I already explained in previous posts why people should write. Now, let me tell you how I think 200WaD can get people into a sustainable writing habit.
When a user signs in the website for the first time, a great onboarding process would consist in guiding him/her in finding the inner voice we all possess but we usually shut down. It takes time. Personally, I felt some sort of breakthrough around Day 170: ideas and words started flowing way more easily, not only in my writing practice, but also in other areas of life.
Growth is the consequence of two main stimuli: the visual and the social. A streak takes care of the former, while a community ensures the latter.
When a user starts his first post, I want to design the editor to suggest a simple outline to write an introduction:
1) Who are you and where are you from?
2) What do you do for a living?
3) Why did you decide to write?
Depending on the answers, it’s possible for another member of the community to easily suggest similar members and corresponding writing prompts. The idea is not only to avoid writer’s block by suggesting a one-week or 30 days writing program (one prompt = one day), but also to make the newcomer understand how writing is not purely abstract work and how it has a huge impact on your daily life if you write about things that matter to you: writing as a way to find yourself.

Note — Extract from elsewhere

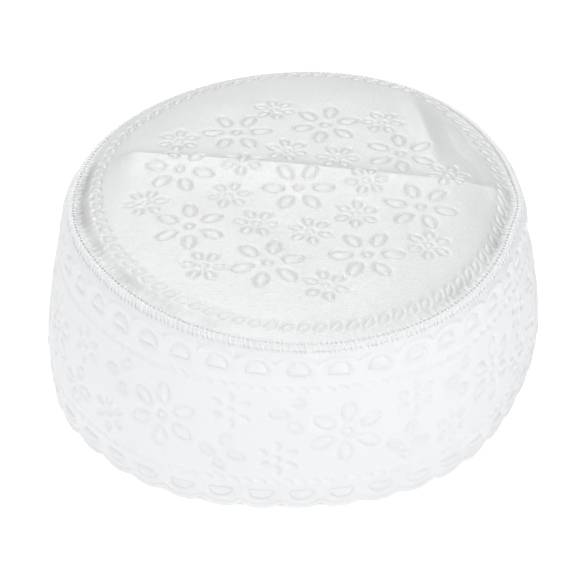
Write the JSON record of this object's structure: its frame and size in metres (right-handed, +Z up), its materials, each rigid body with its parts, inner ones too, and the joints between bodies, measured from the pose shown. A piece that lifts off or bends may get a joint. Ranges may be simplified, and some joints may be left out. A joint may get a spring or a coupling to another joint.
{
  "type": "prayer cap",
  "caption": "Stiff round prayer cap with a flat satin crown and a tall padded side band that ends in a scalloped edge, open below for the head.",
  "frame": {"origin": "on the surface the cap stands on, below the middle of its outline", "axes": "+Z up through the crown, -Y towards the front that the picture shows, +X to its right"},
  "size_m": [0.1908, 0.1828, 0.0765],
  "materials": {
    "band_cloth": "matt white foam-backed cloth with pressed eyelet-style flowers and scallops",
    "crown_satin": "soft white satin with a low silky sheen, pressed flowers and a pressed fold"
  },
  "bodies": {
    "root": {"band": "band_cloth", "crown": "crown_satin"}
  },
  "joints": []
}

After writing for several days, your attention to all areas of your life is expanded. It’s a liberating force. The idea muscle starts taking shape.
The 200 words format is important. Just enough to write something meaningful, not too much to allow you to be consistent, no matter how busy life can get.
The first month is the hardest. It eventually gets easier if you focus on your streak. Writing is a full-body exercise: ideation, researching, editing, publishing, introspecting, retrospecting, time management… it’s hard to keep up when your muscles are atrophied.
Then, if you keep showing up no matter the hardships, you develop confidence. The little voice inside you gets louder. You develop an audience: 200WaD members with the same interests, or wherever you decide to distribute your content.
After Day 200, your mind is an azure sky. Chances are, writing helped you take matters into your own hands: you built a side-project, took on a new hobbie, met new people or reconnected with others. You feel more in charge. When you understand writing is an essential part of the transformation process, you become addicted.
You were a writer all along.
From there, you can only go upward.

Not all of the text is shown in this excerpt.